I have seen and heard the arguments that the place of a term in a hierarchy is sufficient to clarify the meaning. If you are using a taxonomy or thesaurus only as a navigation device on a website, perhaps so. For indexing or keywording or search, though, the term needs to be able to stand by itself.

A simple way to perform disambiguation is to include parenthetical qualifiers:

Astronomy

. . Binary systems (astronomy)

Chemistry

. . Binary systems (chemistry)

Computer engineering

. . Binary systems (computer engineering)

However, this approach should be used only as a last resort. While acceptable, it is discouraged in the standards, and presents problems for search functions.

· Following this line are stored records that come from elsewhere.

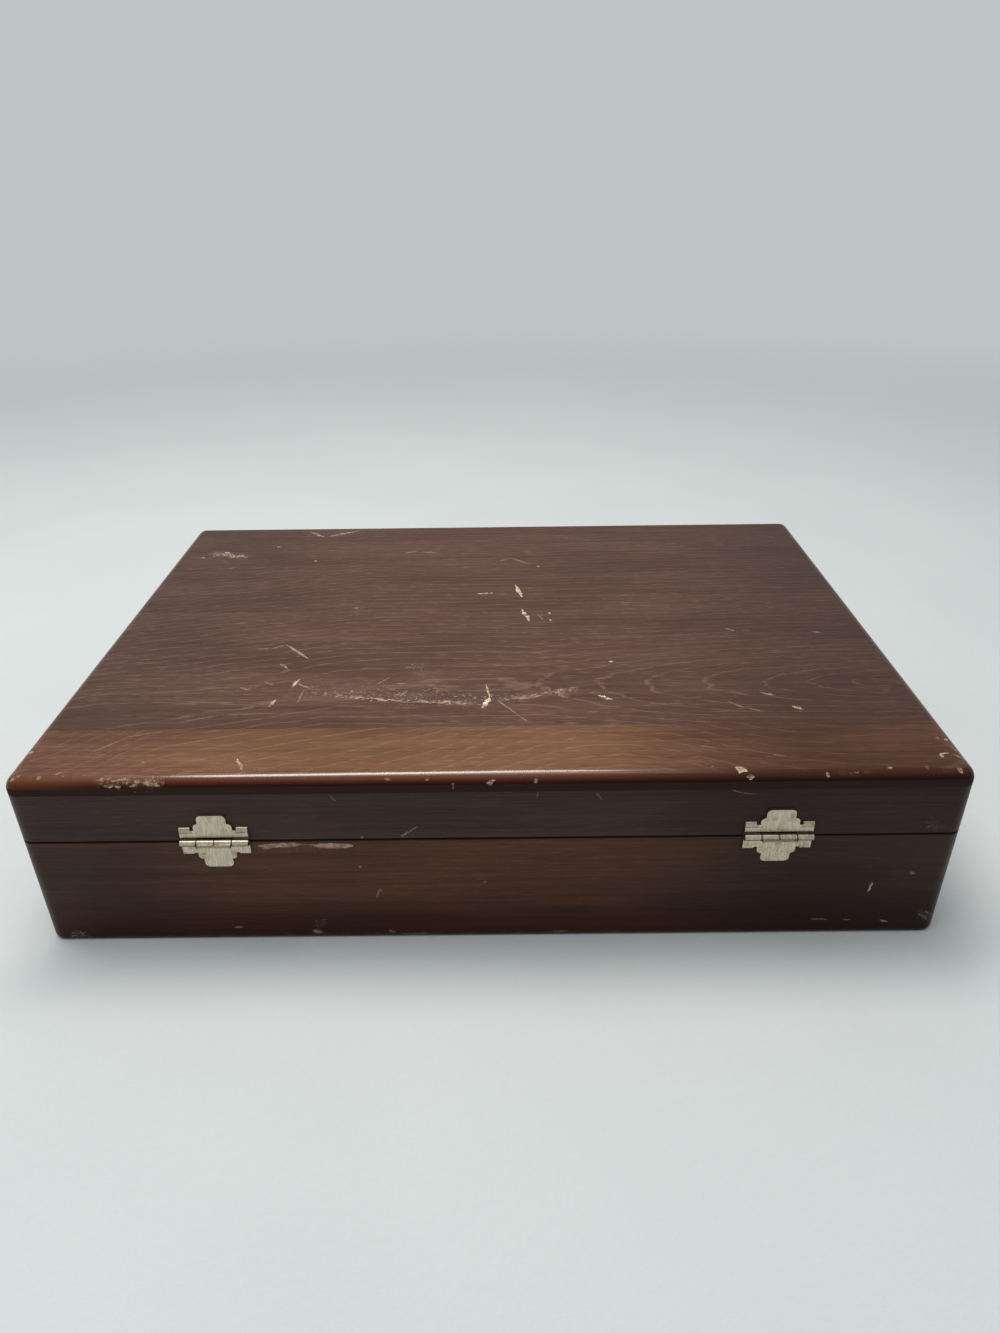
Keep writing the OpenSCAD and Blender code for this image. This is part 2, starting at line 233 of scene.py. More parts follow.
def floor():
    """A wide pale table top that fades into the backdrop away from the chest."""
    mesh = bpy.data.meshes.new("floor")
    reach = 8.0
    corners = [(-reach, -reach, 0), (reach, -reach, 0), (reach, reach, 0), (-reach, reach, 0)]
    mesh.from_pydata(corners, [], [(0, 1, 2, 3)])
    made = add_object("floor", mesh)
    material, graph, shader, place = new_material("pale_paper")
    fibres = graph.noise(place, 260, 5, 0.65)
    clouds = graph.noise(place, 7, 2)
    tone = graph.ramp(graph.mul_add(fibres, 0.25, clouds), 0.3, 1.0)
    paper = graph.mix(tone, (0.667, 0.712, 0.722), (0.703, 0.748, 0.758))
    graph.fill(shader, Base_Color=paper, Roughness=0.9, Specular_IOR_Level=0.2,
               Normal=graph.bump(fibres, 0.0006, 0.5))
    glow = graph.add("ShaderNodeEmission", rgba(BACKDROP), 1.0)
    near, far = 0.45, 1.5
    away = graph.vector("LENGTH", graph.vector("MULTIPLY", place, (0.8, 1.0, 1.0)))
    fade = graph.add("ShaderNodeMixShader", graph.ramp(away, near, far))
    graph.put(fade.inputs[1], shader.outputs[0])
    graph.put(fade.inputs[2], glow.outputs[0])
    graph.put(material.node_tree.nodes["Material Output"].inputs[0], fade.outputs[0])
    mesh.materials.append(material)


def lights():
    """A wide soft lamp, and a narrow one that draws the highlight on the top's edge. Both hang
    towards +X, where the shadow shows that the light came from."""
    area_light("overhead", (0.28, 0.26, 1.45), (0.20, 0.18, 0.05), (1.2, 1.25), 7.6,
               (0.985, 1.0, 0.995))
    area_light("tube", (0.25, -0.25, 1.38), (0.11, 0.1, 0.05), (1.0, 0.36), 10.7,
               (1.0, 0.945, 0.885), turn=0.2)


# ------------------------ marks

# Each mark is a stroke in mm on its face: from x, y to x, y, its width, and its strength up to 1.
# They were placed one by one.

# Bare wood showing through the top's lacquer
TOP_NICKS = [
    (-13, -42, -17, -26, 2.3, 1.0), (-16, -11, -20, 3, 2.0, 0.95), (8, -31, -1, -32, 1.7, 0.75),
    (-30, -7, -31, -5, 1.8, 0.85), (-30, 1, -31, 3, 1.4, 0.65), (-27, -69, -27, -67, 1.6, 0.4),
    (90, 68, 88, 60, 1.6, 0.9), (97, 84, 95, 78, 1.6, 0.85), (3, 87, 0, 78, 2.7, 1.0),
    (0, 79, 2, 66, 1.0, 0.8), (-48, 77, -54, 81, 1.9, 0.9), (-56, 46, -58, 47, 1.8, 0.8),
    (175, -87, 173, -86, 2.6, 0.6), (163, -95, 160, -93, 2.8, 0.8),
    (133, -103, 130, -103, 2.2, 0.45), (106, -80, 104, -80, 1.8, 0.5),
    (73, -15, 70, -15, 2.0, 0.6), (117, -128, 106, -119, 2.2, 0.45),
    (105, -119, 86, -129, 1.8, 0.45), (-131, 88, -135, 91, 2.1, 0.8),
    (-120, 76, -126, 79, 1.5, 0.4), (157.5, -88, 155, -87, 2.8, 0.65),
    (152.5, -90, 150, -88.5, 2.6, 0.55), (153, -72, 152, -70.5, 2.2, 0.4),
    (169, -90, 167, -89, 2.0, 0.4)]

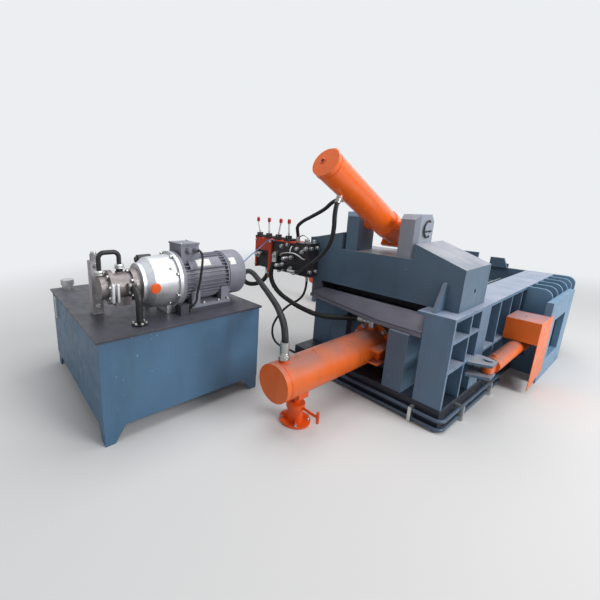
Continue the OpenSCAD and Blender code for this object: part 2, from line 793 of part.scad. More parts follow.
// A quarter ring of round bar, standing in the X and Z plane
module bend_xz(x, y, z, big, r, a0, a1) {
    translate([x, fy + y, z])
        rotate([90, 0, 0])
            rotate([0, 0, a0])
                rotate_extrude(angle = a1 - a0)
                    translate([big, 0])
                        circle(r = r);
}

// Two hard lines along the front and round the corner to the gate cylinder
module hard_pipes() {
    color("#3d4a58") {
        hard_line(74, 1016);
        hard_line(20, 960);
    }
}

module hard_line(z, y1) {
    bar_x(-420, 520, -22, z, 11);
    bend_xy(520, 18, z, 40, 11, -90, 0);
    bar_y(560, 18, y1, z, 11);
}

module pipe_clamps() {
    color("#b9bdb8")
        difference() {
            union() {
                slab(388, 406, -44, 0, 0, 96);
                slab(-206, -188, -44, 0, 0, 96);
                slab(xo, 584, 224, 242, 0, 96);
                slab(xo, 584, 700, 718, 0, 96);
            }
            for (z = [20, 74]) {
                bar_x(-430, 500, -22, z, 11.3);
                bar_y(560, 100, 800, z, 11.3);
            }
        }
}

// Oil tank on tapered feet
module tank() {
    color("#50738f") {
        difference() {
            slab(tk_x0, tk_x1, tk_y0, tk_y1, tank_foot, tank_h - 12);
            slab(tk_x0 + 6, tk_x1 - 6, tk_y0 + 6, tk_y1 - 6, tank_foot + 6, tank_h);
        }
        for (x = [tk_x0, tk_x1 - 112])
            for (y = [tk_y0 + 4, tk_y1 - 16])
                tank_foot_plate(x, y);
        for (x = [tk_x0, tk_x1 - 12]) {
            plate_yz(x, x + 12)
                polygon([[tk_y0 + 4, 0], [tk_y0 + 56, 0], [tk_y0 + 116, tank_foot],
                    [tk_y0 + 4, tank_foot]]);
            plate_yz(x, x + 12)
                polygon([[tk_y1 - 56, 0], [tk_y1 - 4, 0], [tk_y1 - 4, tank_foot],
                    [tk_y1 - 116, tank_foot]]);
        }
    }
}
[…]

Frequently (but not always), an expansion of the term is possible for disambiguation:

Astronomy

. . Astronomical binary systems

. . Binary star systems

. . Binary planet systems [with non-preferred synonyms double planets and binary planets]

Chemistry

. . Binary chemical systems

Computer engineering

. . Binary numeral system

For the terms in the example above, if you are using an automated or computer-assisted indexing system, you will still want to include the ambiguous phrase “binary systems” as a target for the system to identify. This is because in the content you are indexing, that phrase may appear as is in the context of star systems, or planet pairs, or chemical mixtures, or computers or mathematics. In those contexts, the otherwise ambiguous phrase is clear. If your software allows you to edit the indexing rules, you can stipulate the context in which the phrase should appear.

Text to match: binary system*

IF (AROUND “binary star” OR AROUND “binary stars” OR WITH “star” OR WITH “stars”)

USE Binary star systems

ENDIF

IF (MENTIONS “azeotrop*” OR AROUND “mixture*” OR AROUND “alloy*” OR AROUND “suspension*” OR AROUND “colloid*” OR AROUND “heterogen*” OR AROUND “homogen*”)

USE Binary chemical systems

ENDIF

IF (AROUND “numer*” OR MENTIONS “base 2” OR MENTIONS “base-2” OR MENTIONS “binary num*”)

USE Binary numeral system

ENDIF

 

Marjorie M.K. Hlava President, Access Innovations

This posting is one of a series based on a workshop, “Thesaurus Creation and Management,” that Marjorie Hlava presented in December of 2012.